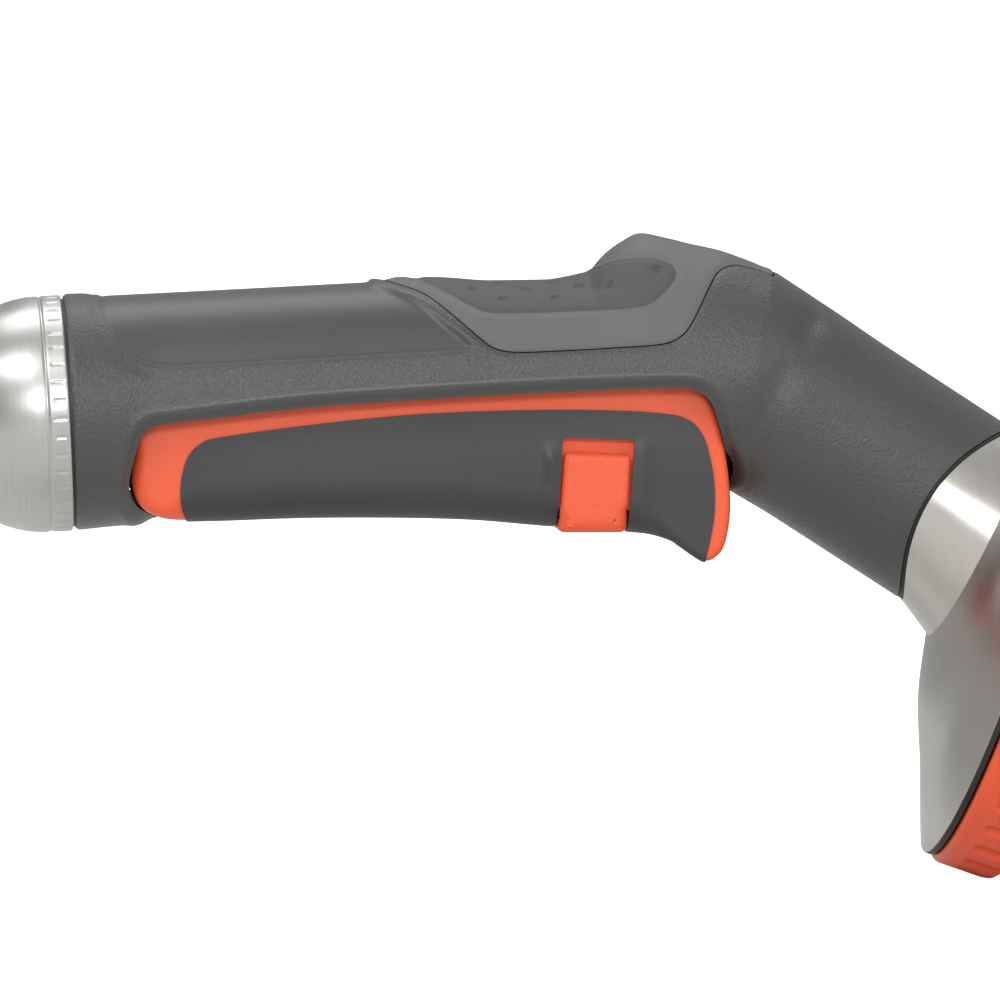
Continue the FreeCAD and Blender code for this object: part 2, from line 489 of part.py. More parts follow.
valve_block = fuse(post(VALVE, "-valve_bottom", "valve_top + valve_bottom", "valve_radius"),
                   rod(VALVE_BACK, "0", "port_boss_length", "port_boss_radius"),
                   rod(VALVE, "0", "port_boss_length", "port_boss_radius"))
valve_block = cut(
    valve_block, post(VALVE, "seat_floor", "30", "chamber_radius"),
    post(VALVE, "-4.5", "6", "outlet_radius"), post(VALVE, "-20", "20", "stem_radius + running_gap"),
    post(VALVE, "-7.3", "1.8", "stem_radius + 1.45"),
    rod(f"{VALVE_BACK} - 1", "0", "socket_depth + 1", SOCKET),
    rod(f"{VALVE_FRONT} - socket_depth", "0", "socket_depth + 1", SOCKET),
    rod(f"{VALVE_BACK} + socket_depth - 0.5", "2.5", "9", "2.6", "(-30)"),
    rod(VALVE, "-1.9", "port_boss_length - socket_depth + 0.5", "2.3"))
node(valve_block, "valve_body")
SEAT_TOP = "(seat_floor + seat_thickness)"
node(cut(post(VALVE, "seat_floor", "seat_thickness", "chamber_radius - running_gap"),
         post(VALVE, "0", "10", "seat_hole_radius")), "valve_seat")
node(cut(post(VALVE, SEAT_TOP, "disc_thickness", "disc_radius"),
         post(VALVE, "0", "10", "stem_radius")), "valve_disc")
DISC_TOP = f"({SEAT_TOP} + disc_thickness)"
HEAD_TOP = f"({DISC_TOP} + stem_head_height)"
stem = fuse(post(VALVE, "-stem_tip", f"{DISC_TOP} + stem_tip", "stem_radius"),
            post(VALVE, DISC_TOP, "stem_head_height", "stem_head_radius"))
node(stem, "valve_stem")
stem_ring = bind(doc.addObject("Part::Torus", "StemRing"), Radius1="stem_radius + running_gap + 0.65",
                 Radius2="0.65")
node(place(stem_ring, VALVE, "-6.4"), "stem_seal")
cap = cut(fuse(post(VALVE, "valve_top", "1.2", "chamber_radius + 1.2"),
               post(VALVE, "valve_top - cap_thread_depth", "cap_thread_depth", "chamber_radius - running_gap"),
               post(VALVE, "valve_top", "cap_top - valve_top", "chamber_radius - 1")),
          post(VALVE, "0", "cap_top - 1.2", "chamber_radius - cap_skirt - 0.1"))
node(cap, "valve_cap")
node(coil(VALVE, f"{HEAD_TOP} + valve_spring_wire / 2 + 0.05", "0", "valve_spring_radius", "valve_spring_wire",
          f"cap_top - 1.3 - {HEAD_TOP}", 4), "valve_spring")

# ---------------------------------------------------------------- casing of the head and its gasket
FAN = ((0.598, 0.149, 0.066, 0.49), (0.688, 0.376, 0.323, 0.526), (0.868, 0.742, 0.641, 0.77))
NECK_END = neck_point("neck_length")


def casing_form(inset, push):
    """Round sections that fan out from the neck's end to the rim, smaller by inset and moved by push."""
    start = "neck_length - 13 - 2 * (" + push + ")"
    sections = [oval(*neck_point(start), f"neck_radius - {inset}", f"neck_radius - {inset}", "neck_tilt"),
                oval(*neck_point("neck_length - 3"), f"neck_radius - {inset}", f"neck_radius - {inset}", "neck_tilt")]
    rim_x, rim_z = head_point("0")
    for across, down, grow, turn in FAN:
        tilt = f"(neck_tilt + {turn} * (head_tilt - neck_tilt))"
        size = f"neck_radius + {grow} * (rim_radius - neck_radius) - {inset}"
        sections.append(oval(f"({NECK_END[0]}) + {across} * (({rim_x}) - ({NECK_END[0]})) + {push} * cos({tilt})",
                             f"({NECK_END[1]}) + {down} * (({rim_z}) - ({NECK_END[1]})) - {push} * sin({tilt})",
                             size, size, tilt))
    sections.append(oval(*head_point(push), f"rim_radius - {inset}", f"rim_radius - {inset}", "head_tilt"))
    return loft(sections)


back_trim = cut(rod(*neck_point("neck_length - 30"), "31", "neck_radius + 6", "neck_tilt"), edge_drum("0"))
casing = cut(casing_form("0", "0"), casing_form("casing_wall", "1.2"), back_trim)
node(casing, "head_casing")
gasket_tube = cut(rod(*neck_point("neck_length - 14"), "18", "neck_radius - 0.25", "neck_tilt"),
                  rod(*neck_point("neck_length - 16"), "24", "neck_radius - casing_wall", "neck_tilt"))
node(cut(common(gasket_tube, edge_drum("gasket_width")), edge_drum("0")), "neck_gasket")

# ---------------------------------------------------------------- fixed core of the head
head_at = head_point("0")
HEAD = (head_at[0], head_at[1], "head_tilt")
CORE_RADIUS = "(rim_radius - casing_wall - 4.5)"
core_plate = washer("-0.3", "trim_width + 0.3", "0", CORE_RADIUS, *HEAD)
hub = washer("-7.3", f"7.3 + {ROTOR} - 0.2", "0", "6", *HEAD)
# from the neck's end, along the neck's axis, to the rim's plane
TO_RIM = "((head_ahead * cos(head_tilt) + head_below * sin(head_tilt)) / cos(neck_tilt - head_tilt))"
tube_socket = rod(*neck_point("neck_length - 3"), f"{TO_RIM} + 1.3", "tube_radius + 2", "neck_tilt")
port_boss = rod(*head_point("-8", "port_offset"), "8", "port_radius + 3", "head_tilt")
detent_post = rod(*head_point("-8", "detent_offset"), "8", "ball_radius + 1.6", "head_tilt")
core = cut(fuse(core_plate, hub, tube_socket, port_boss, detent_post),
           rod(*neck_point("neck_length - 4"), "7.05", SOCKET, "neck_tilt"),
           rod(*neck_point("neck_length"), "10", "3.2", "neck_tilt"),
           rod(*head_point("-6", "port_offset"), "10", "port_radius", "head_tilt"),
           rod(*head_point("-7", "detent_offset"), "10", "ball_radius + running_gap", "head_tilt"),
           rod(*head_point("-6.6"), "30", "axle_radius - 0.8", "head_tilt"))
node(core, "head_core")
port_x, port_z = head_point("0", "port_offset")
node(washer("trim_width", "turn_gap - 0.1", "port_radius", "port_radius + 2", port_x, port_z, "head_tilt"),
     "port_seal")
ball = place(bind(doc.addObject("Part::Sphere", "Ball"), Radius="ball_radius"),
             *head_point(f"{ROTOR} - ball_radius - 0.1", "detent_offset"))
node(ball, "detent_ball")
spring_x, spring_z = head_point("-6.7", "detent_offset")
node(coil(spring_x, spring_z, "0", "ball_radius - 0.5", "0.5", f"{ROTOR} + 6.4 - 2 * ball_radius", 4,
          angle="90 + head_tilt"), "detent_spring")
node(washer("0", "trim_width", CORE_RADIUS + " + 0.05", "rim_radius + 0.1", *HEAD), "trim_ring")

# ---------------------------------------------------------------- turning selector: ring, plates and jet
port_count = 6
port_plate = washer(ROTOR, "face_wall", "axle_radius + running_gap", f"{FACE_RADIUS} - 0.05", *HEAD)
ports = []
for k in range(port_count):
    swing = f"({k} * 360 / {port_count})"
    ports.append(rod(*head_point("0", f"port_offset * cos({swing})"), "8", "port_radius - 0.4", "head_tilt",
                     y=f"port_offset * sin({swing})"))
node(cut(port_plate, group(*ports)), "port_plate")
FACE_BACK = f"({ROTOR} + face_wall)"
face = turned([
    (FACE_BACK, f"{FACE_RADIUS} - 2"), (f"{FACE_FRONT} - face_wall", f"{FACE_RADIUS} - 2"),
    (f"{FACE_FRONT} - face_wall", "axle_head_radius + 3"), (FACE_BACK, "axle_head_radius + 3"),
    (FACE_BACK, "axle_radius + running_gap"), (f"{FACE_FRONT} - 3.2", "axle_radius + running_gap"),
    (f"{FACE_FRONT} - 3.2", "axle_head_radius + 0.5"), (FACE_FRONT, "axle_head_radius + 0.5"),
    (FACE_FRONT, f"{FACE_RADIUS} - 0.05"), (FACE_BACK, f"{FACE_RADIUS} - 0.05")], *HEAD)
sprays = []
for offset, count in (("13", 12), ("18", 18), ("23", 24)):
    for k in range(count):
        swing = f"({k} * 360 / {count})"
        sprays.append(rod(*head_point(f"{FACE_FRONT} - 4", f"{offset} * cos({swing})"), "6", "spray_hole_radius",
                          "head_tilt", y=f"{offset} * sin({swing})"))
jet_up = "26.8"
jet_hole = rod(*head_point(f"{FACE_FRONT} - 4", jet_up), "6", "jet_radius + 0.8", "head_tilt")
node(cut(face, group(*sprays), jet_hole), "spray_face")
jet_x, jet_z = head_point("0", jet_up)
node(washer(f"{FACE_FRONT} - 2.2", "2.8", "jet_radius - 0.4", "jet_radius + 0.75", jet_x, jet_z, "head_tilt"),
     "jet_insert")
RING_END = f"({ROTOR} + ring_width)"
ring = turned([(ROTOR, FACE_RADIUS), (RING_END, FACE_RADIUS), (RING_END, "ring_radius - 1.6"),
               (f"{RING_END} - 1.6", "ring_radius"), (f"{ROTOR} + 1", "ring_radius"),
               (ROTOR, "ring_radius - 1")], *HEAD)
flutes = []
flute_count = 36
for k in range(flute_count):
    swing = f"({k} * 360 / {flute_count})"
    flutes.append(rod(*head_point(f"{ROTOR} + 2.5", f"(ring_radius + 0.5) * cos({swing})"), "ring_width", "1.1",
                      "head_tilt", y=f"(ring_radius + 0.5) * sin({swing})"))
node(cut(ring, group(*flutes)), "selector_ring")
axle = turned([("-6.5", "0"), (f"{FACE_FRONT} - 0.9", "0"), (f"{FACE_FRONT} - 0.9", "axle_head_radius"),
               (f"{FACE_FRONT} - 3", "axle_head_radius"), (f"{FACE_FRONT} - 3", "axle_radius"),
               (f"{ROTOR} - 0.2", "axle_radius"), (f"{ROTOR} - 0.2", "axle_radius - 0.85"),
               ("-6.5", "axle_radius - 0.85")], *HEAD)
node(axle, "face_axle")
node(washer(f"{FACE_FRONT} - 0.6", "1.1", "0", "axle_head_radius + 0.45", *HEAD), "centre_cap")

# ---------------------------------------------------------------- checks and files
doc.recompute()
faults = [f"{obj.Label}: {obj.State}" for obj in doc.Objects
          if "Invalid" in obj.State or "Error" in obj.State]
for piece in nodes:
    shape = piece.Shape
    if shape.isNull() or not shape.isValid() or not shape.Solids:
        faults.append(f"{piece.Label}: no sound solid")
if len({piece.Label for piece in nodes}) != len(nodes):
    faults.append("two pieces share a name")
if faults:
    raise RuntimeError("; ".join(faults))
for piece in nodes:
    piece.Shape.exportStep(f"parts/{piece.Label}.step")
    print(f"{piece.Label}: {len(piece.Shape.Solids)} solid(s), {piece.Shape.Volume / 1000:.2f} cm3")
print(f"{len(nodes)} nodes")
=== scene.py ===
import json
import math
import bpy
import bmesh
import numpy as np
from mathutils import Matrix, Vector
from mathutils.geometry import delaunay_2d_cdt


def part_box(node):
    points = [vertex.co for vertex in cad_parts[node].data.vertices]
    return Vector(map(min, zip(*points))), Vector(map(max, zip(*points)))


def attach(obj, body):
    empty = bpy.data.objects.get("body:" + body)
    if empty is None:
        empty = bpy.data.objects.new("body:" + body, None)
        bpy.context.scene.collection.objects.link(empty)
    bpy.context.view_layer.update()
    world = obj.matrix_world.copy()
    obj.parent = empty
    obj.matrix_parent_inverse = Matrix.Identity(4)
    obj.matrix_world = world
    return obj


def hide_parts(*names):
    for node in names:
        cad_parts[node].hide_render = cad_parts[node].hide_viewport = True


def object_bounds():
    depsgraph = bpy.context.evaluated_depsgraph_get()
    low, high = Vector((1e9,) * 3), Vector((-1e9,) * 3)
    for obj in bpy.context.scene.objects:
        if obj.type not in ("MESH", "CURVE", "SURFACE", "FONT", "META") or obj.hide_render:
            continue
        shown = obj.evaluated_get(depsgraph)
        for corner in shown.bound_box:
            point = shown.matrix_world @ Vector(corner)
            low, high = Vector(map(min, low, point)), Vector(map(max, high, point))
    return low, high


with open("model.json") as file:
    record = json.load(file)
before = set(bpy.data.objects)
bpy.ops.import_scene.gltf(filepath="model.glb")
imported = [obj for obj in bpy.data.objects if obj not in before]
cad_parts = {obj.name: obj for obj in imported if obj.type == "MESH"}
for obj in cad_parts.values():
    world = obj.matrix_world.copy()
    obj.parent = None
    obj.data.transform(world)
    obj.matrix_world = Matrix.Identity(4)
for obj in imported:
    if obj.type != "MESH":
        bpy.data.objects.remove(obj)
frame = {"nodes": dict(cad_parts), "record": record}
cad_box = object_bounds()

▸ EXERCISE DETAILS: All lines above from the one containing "checks and files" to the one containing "low, high = Vector((1e9,)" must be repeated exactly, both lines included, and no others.

▸ THE OUTPUT:
# ---------------------------------------------------------------- checks and files
doc.recompute()
faults = [f"{obj.Label}: {obj.State}" for obj in doc.Objects
          if "Invalid" in obj.State or "Error" in obj.State]
for piece in nodes:
    shape = piece.Shape
    if shape.isNull() or not shape.isValid() or not shape.Solids:
        faults.append(f"{piece.Label}: no sound solid")
if len({piece.Label for piece in nodes}) != len(nodes):
    faults.append("two pieces share a name")
if faults:
    raise RuntimeError("; ".join(faults))
for piece in nodes:
    piece.Shape.exportStep(f"parts/{piece.Label}.step")
    print(f"{piece.Label}: {len(piece.Shape.Solids)} solid(s), {piece.Shape.Volume / 1000:.2f} cm3")
print(f"{len(nodes)} nodes")
=== scene.py ===
import json
import math
import bpy
import bmesh
import numpy as np
from mathutils import Matrix, Vector
from mathutils.geometry import delaunay_2d_cdt


def part_box(node):
    points = [vertex.co for vertex in cad_parts[node].data.vertices]
    return Vector(map(min, zip(*points))), Vector(map(max, zip(*points)))


def attach(obj, body):
    empty = bpy.data.objects.get("body:" + body)
    if empty is None:
        empty = bpy.data.objects.new("body:" + body, None)
        bpy.context.scene.collection.objects.link(empty)
    bpy.context.view_layer.update()
    world = obj.matrix_world.copy()
    obj.parent = empty
    obj.matrix_parent_inverse = Matrix.Identity(4)
    obj.matrix_world = world
    return obj


def hide_parts(*names):
    for node in names:
        cad_parts[node].hide_render = cad_parts[node].hide_viewport = True


def object_bounds():
    depsgraph = bpy.context.evaluated_depsgraph_get()
    low, high = Vector((1e9,) * 3), Vector((-1e9,) * 3)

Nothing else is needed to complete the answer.